Exactly repeat the full listing that follows.

========================================

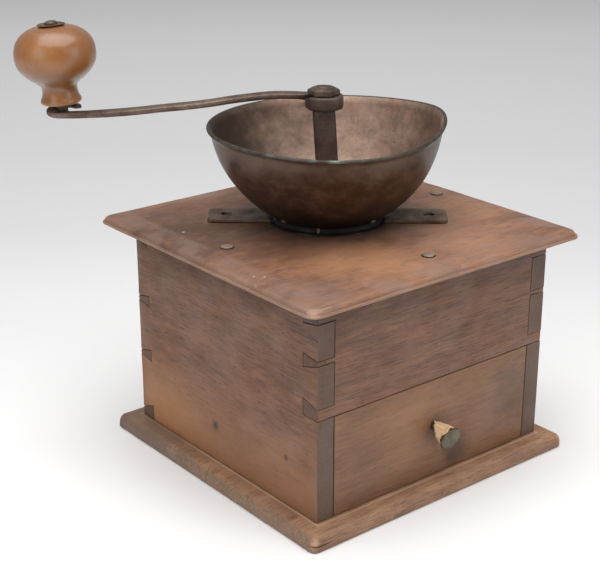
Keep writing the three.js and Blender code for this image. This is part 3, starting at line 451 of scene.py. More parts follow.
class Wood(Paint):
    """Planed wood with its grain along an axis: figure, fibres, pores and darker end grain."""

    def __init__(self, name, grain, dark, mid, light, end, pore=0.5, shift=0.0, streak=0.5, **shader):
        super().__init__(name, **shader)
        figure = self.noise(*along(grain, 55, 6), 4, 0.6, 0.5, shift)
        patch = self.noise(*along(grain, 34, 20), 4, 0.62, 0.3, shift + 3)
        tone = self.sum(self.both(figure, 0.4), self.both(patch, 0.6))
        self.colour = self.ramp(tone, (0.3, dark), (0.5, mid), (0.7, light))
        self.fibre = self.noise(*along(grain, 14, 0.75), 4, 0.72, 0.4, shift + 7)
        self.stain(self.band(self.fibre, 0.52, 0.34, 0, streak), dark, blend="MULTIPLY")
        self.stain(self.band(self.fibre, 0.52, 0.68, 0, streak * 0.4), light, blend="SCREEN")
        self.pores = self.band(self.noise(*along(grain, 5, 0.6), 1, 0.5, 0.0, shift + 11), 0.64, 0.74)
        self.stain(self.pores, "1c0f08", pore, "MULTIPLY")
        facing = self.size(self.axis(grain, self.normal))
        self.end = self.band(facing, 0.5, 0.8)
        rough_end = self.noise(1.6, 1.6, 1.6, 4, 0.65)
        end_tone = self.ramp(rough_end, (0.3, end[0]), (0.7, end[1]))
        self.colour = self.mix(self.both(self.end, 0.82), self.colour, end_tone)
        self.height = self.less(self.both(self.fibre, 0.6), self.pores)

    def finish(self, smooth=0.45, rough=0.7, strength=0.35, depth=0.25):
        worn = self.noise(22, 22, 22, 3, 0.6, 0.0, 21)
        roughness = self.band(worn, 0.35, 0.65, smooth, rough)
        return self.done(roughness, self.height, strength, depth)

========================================

__Response to the task__
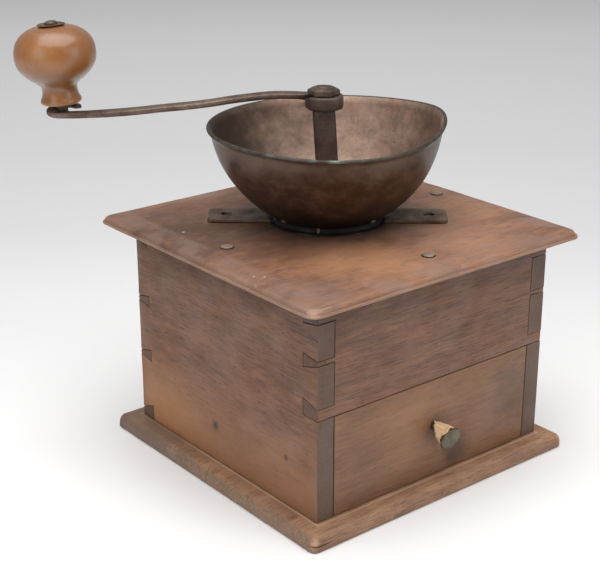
Keep writing the three.js and Blender code for this image. This is part 3, starting at line 451 of scene.py. More parts follow.
class Wood(Paint):
    """Planed wood with its grain along an axis: figure, fibres, pores and darker end grain."""

    def __init__(self, name, grain, dark, mid, light, end, pore=0.5, shift=0.0, streak=0.5, **shader):
        super().__init__(name, **shader)
        figure = self.noise(*along(grain, 55, 6), 4, 0.6, 0.5, shift)
        patch = self.noise(*along(grain, 34, 20), 4, 0.62, 0.3, shift + 3)
        tone = self.sum(self.both(figure, 0.4), self.both(patch, 0.6))
        self.colour = self.ramp(tone, (0.3, dark), (0.5, mid), (0.7, light))
        self.fibre = self.noise(*along(grain, 14, 0.75), 4, 0.72, 0.4, shift + 7)
        self.stain(self.band(self.fibre, 0.52, 0.34, 0, streak), dark, blend="MULTIPLY")
        self.stain(self.band(self.fibre, 0.52, 0.68, 0, streak * 0.4), light, blend="SCREEN")
        self.pores = self.band(self.noise(*along(grain, 5, 0.6), 1, 0.5, 0.0, shift + 11), 0.64, 0.74)
        self.stain(self.pores, "1c0f08", pore, "MULTIPLY")
        facing = self.size(self.axis(grain, self.normal))
        self.end = self.band(facing, 0.5, 0.8)
        rough_end = self.noise(1.6, 1.6, 1.6, 4, 0.65)
        end_tone = self.ramp(rough_end, (0.3, end[0]), (0.7, end[1]))
        self.colour = self.mix(self.both(self.end, 0.82), self.colour, end_tone)
        self.height = self.less(self.both(self.fibre, 0.6), self.pores)

    def finish(self, smooth=0.45, rough=0.7, strength=0.35, depth=0.25):
        worn = self.noise(22, 22, 22, 3, 0.6, 0.0, 21)
        roughness = self.band(worn, 0.35, 0.65, smooth, rough)
        return self.done(roughness, self.height, strength, depth)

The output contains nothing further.